Restaurants are divided into 2 classes, those serving all kinds of alcohol and those serving only beers and wines. Waiter service is popular although there are many self-service snack bars. Bars and cafes may have table and/or counter service.

The Finnish berry liqueurs, mesimarja (arctic bramble), lakka (cloudberry) and polar (cranberry), as well as the Finnish vodka, are well worth trying. Finnish beer is of a high quality and mild beers are served in most coffee bars. There are strict laws against drinking and driving. In restaurants, beer is served from 0900hrs and other liquor from 1100hrs and all alcohol is served until half an hour before the restaurant closes. Nightclubs are open to serve drinks until 0200hrs or 0400hrs. Service begins at 1100hrs and continues until the restaurant closes. The age limit for drinking is 18 years, but consumers must be 20 before they can buy the stronger alcoholic beverages.

Restaurant classification

Prices for alcohol vary according to the restaurant’s classification.

E - Elite price category.
G - General price category.
S - Self-service price category.
A - Fully licensed.
B - Licensed for beer and wine.


Finnish handicrafts, handwoven ryijy rugs, jewellery, furniture, glassware, porcelain, ceramics, furs and textiles are amongst the many Finnish specialities. Excellent supermarkets and self-service shops can be found all Finland.

Helsinki railway station has the first underground shopping centre in the country, where shops are open 0800-2200 hrs (Sunday and public holidays 1200-2200hrs).

At the Katajanokka boat harbour, there is a shop selling glass, china, wooden articles and textiles.

Duty free

Anyone permanently resident outside the European Union can claim back purchase tax at the time of departure. Repayment can be made on presentation of a special cheque provided by the retailer at the following gateways:

Helsinki, Turku, Tampere, Mariehamn, Vaasa and Rovaniemi airports; onboard ferries and ships operated by Polferries, Silja Line, Vaasaferries and Viking Line, and at the main checkpoints on the land borders with Sweden, Norway and the Russian Federation.

Shopping opening hours: Monday-Friday 0900-1800hrs, Saturday 0900-1500hrs. Shops are generally open on Sunday from June to August. Many shops are also open 0900-2100hrs during the week and Saturday 0900-1800hrs.

Special Events

For a full list of special events, contact the Finnish Tourist Board (see Contact section).
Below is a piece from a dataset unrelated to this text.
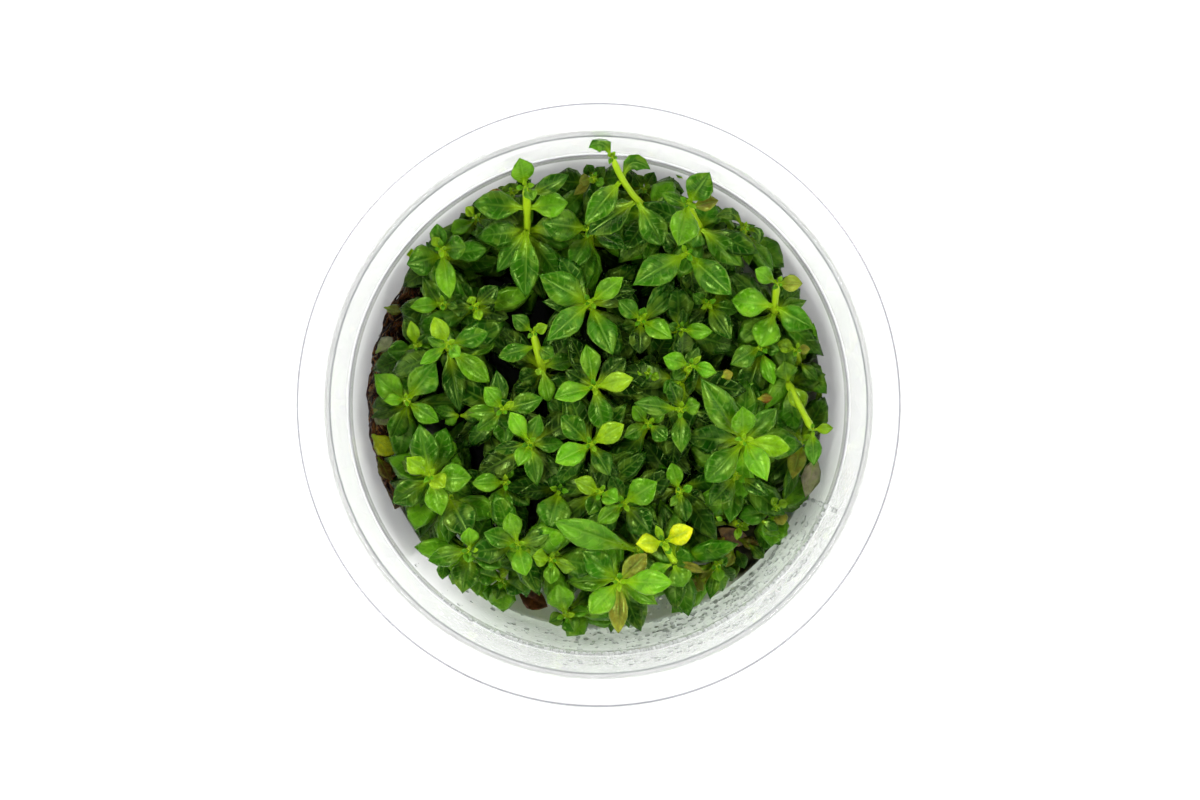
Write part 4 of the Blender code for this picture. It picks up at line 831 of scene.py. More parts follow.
# %% Leaf and stem materials
def make_leaf_finish():
    made, tree, shader = new_finish("waxy leaf")
    across, along = own_surface(tree)
    off = maths(tree, "ABSOLUTE", minus(tree, times(tree, across, 2.0), 1.0))
    own = own_tint(tree)

    cloud = noise(tree, 260.0, 3.0, 0.6)
    fleck = noise(tree, 1500.0, 3.0, 0.6)
    clouds = mottled(tree, cloud, 0.3, 0.7, (0.62, 0.70, 0.62, 1.0), (1.24, 1.18, 1.1, 1.0))
    flecks = mottled(tree, fleck, 0.35, 0.65, (0.86, 0.88, 0.86, 1.0), (1.1, 1.08, 1.1, 1.0))
    colour = tinted(tree, 1.0, tinted(tree, 1.0, own, clouds), flecks)

    slant = minus(tree, along, times(tree, off, 0.16))
    row = maths(tree, "SINE", times(tree, slant, 52.0))
    vein = times(tree, step_between(tree, row, 0.72, 1.0), step_between(tree, off, 0.05, 0.25))
    pale = mixed(tree, 0.5, colour, (0.22, 0.42, 0.04, 1.0))
    colour = mixed(tree, times(tree, vein, 0.22), colour, pale)
    # Painted sheen: pale green patches mixed into the colour on the raised halves stand for the lamps' gloss.
    sheen_patch = step_between(tree, noise(tree, 330.0, 1.0), 0.50, 0.62)
    sheen_patch = times(tree, sheen_patch, step_between(tree, off, 0.08, 0.4))
    painted_sheen = mixed(tree, 0.3, colour, (0.42, 0.66, 0.05, 1.0))
    colour = mixed(tree, times(tree, sheen_patch, 0.42), colour, painted_sheen)
    rib = fall_between(tree, off, 0.03, 0.12)
    fade = minus(tree, 1.0, times(tree, along, 0.75))
    colour = mixed(tree, times(tree, rib, times(tree, fade, 0.8)), colour, pale)
    edge = times(tree, step_between(tree, off, 0.86, 1.0), 0.45)
    colour = mixed(tree, edge, colour, pale)
    reach = minus(tree, along, times(tree, minus(tree, 1.0, off), 0.16))
    young = fall_between(tree, reach, -0.04, 0.36)
    stalk = mixed(tree, 0.40, (0.38, 0.60, 0.004, 1.0), own)
    colour = mixed(tree, times(tree, young, 0.85), colour, stalk)

    grain = times(tree, fleck, 0.35)
    relief = plus(tree, grain, minus(tree, 0.0, times(tree, vein, 0.8)))
    bumped(tree, shader, relief, 0.00012, 0.55)
    fill_inputs(tree, shader, {
        "Base Color": colour, "Roughness": spread(tree, cloud, 0.3, 0.7, 0.20, 0.34),
        "Specular IOR Level": 0.6, "Specular Tint": (0.62, 1.0, 0.20, 1.0),
        "Subsurface Weight": 0.16, "Subsurface Radius": (0.5, 0.9, 0.2), "Subsurface Scale": 0.0007,
    })
    return made


def make_stem_finish():
    made, tree, shader = new_finish("juicy stem")
    along = own_surface(tree)[1]
    own = own_tint(tree)
    streak = noise(tree, 900.0, 2.0)
    colour = tinted(tree, 1.0, own, mixed(tree, streak, (0.72, 0.76, 0.7, 1.0), (1.2, 1.16, 1.15, 1.0)))
    low = fall_between(tree, along, 0.15, 0.8)
    colour = tinted(tree, times(tree, low, 0.8), colour, (0.62, 0.60, 0.50, 1.0))
    bumped(tree, shader, streak, 0.0001, 0.4)
    fill_inputs(tree, shader, {
        "Base Color": colour, "Roughness": 0.32, "Specular Tint": (0.9, 1.0, 0.3, 1.0),
        "Subsurface Weight": 0.2, "Subsurface Radius": (0.8, 1.0, 0.3), "Subsurface Scale": 0.001,
    })
    return made


leaf_finish = make_leaf_finish()
stem_finish = make_stem_finish()
print("finishes:", leaf_finish.name, "and", stem_finish.name)

# %% [markdown]
# ## Stems, tip buds and lower leaves
#
# Each stem is a soft tube with a thicker ring at every node. At its top the next two leaf pairs are
# still folded together as a bright bud. Below the listed nodes the stem bears more pairs, which sit
# in shade and close the cushion. Their tints paint that shade: dark in the middle of the cushion and
# lighter near the wall. They follow the same crosswise order down to the gel.

# %% Build the shoots
STEM_RADIUS = 0.55
STEM_RINGS = 22
STEM_SIDES = 8
STEM_TOP_SHARE = 0.55
NODE_SWELL = 0.18
LEAF_START = 0.35
STEM_TINT = (0.33, 0.52, 0.01)
WIDER = 1.16
LOWEST_PAIR = 17.0
PAIR_STEP = 1.7
LOWER_LENGTH = (7.0, 11.0)
LOWER_WIDTH = (3.8, 5.6)
LOWER_SLOPE = (-0.1, 0.4)
NEAR_WALL = 24.0
TIP_TO_WALL = 1.6
WALL_HEIGHTS = [2.6, 37.4, 38.0, 49.4]
WALL_RADII = [38.6, 41.6, 42.3, 44.4]
CLEAR_SPOTS = np.array([(23.6, -22.6, 5.4), (-11.6, -34.0, 4.8), (-35.5, 14.5, 5.0), (-36.5, -9.0, 3.5)])


def wall_radius(height):
    """Inner radius of the cup's wall at these heights."""
    return np.interp(height, WALL_HEIGHTS, WALL_RADII)


def along_path(path, heights):
    """The points of the path at these heights."""
    return np.stack([np.interp(heights, path[:, 2], path[:, axis]) for axis in (0, 1)] + [heights], axis=1)


def stem_path(foot, nodes):
    """Points up the stem: straight through the gel, then from node to node and a little past the top."""
    centres = [place(*node[:3]) for node in reversed(nodes)]
    start = place(*foot, GEL_TOP)
    points = [np.array([start[0], start[1], STEM_FOOT]), np.array([start[0], start[1], STEM_STRAIGHT_TOP])]
    points += centres + [centres[-1] + np.array([0.0, 0.0, 1.0])]
    return np.array(points)


def stem_part(path, levels, tint):
    """A tube through the path, its radius swollen by a bell curve at each node level."""
    heights = np.linspace(path[0, 2], path[-1, 2], STEM_RINGS)
    centres = along_path(path, heights)
    for _ in range(2):
        centres[1:-1, :2] = (centres[:-2, :2] + 2 * centres[1:-1, :2] + centres[2:, :2]) / 4
    swell = np.exp(-((heights[:, None] - levels[None]) / 0.5) ** 2).max(axis=1)
    radii = STEM_RADIUS + NODE_SWELL * swell
    radii[-1] *= STEM_TOP_SHARE
    return tubes(centres[None], radii[None], STEM_SIDES, tint=np.array([tint]), finish=1)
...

The following is a selection of special events occurring in Finland in 2005:
February 21-27th Oulu Children's Theatre Festival.
March 4th-12th Musica nova Helsinki
April 20th-24th April Jazz Espoo
June 28th-July 7th Kimito Island Music Festival.
July 27th-31st Eteläpohjalaiset Spelit at Suupohja (folk music festival), Teuva
August 19th-September 9th Helsinki Festival.
October 18th-23rd Espoo International Piano Festival
November 3rd-6th Tampere Jazz Happening
Social Conventions

Handshaking is customary in Finland. Normal courtesies should be observed. It is customary for the guest to refrain from drinking until the host or hostess toasts their health with a ‘kippis’ or a ‘skol’. Casual dress is acceptable in Finland. Black tie will be specified when required. Finns appear sometimes to be rather reserved and one should not feel alarmed if there is a lack of small talk during the first half hour or so. Shoes must usually be removed when entering someone’s house.


A 15 per cent service charge is included in the bill at hotels. Restaurants and bars have a 14 per cent service charge weekdays and a 15 per cent at the weekends and holidays. The obligatory doorman or cloakroom fee is usually clearly indicated. Taxi drivers, washroom attendants and hairdressers are also generally tipped.